Route 201 (known as the Osprey Trail) is a provincial road in the Canadian province of Newfoundland and Labrador. It is one of only three loop roads designated with a route number that starts and ends at the Trans-Canada Highway (Route 351, Norris Arm Road, and Route 404, Robinsons Road, are the others). The road spans , and allows for a scenic journey along the southern coast of Trinity Bay. There are quite a number of summer cottages along the route, and highway is known for an abundance of ospreys during the summer months.

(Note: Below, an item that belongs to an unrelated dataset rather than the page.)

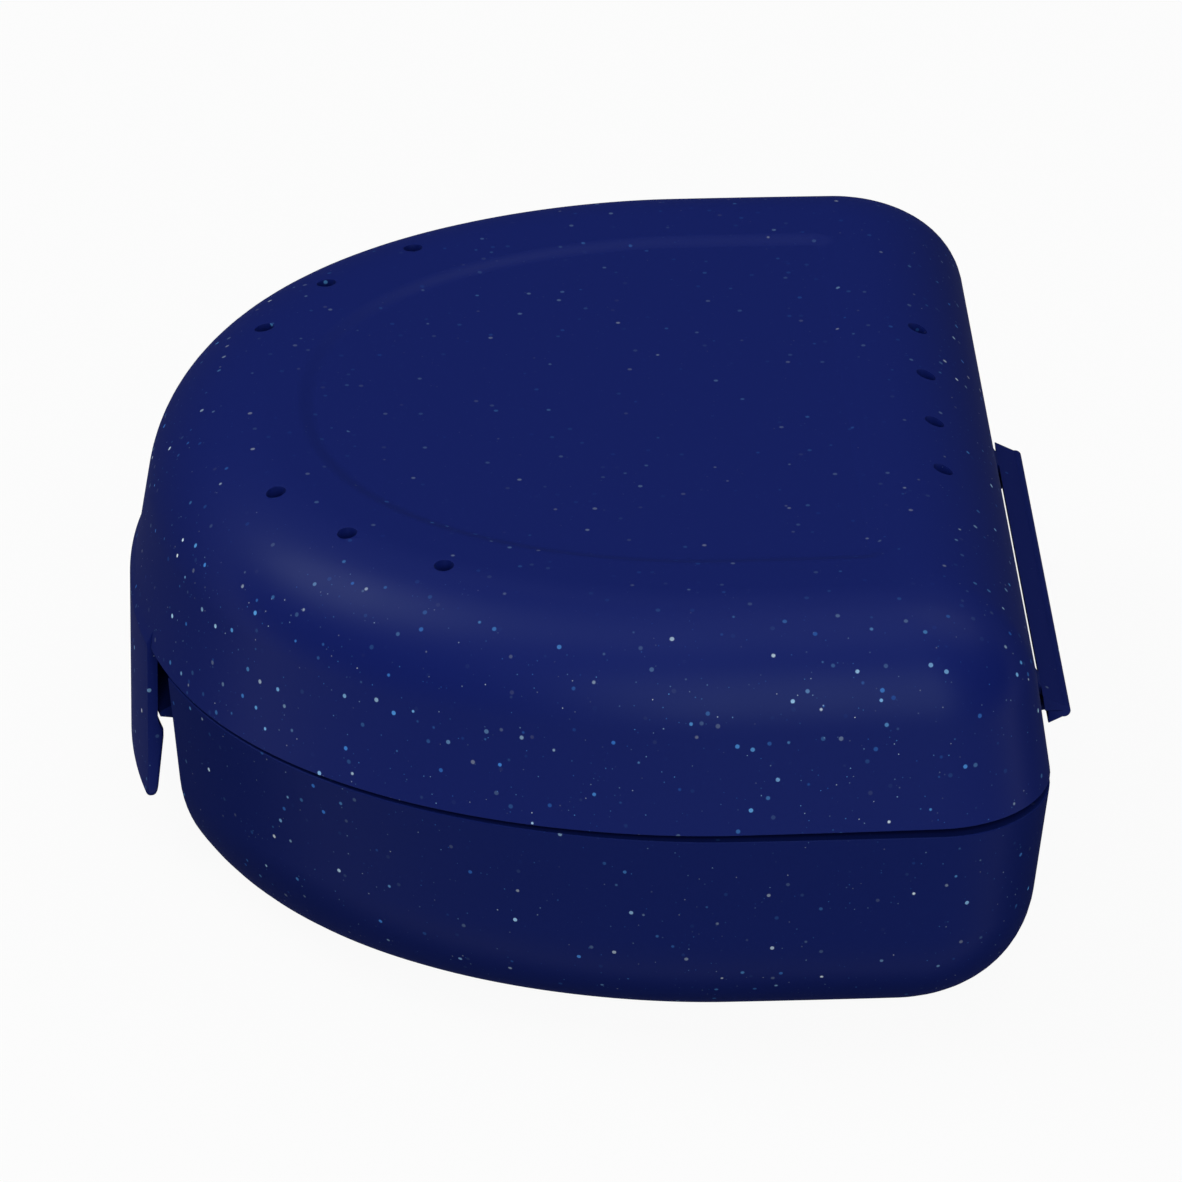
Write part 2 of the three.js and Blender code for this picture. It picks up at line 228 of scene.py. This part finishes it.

The image of the osprey used in the logo on the Osprey Trail signage is believed to have been taken from the back of the 1989 issue of Canada’s ten-dollar bill.

Route description

Route 201 begins in Chapel Arm at an interchange between Route 1 (Trans-Canada Highway, Exit 27) and Route 202 (Long Harbour Road). It heads north to pass through downtown before leaving and passing along the coastline to pass through Norman's Cove-Long Cove. The highway now turns to the west and winds its way more inland for several kilometres before passing through Thornlea, Bellevue, and Bellevue Beach, where it has an intersection with Route 203 (Fair Haven Road). Route 201 winds its way along the coastline for a few kilometres to have an intersection with a local road leading to Chance Cove before heading west through hilly terrain to come to an end at another intersection with Route 1 (TCH).

As with most highways in Newfoundland and Labrador, the entire length of Route 201 is a two-lane highway.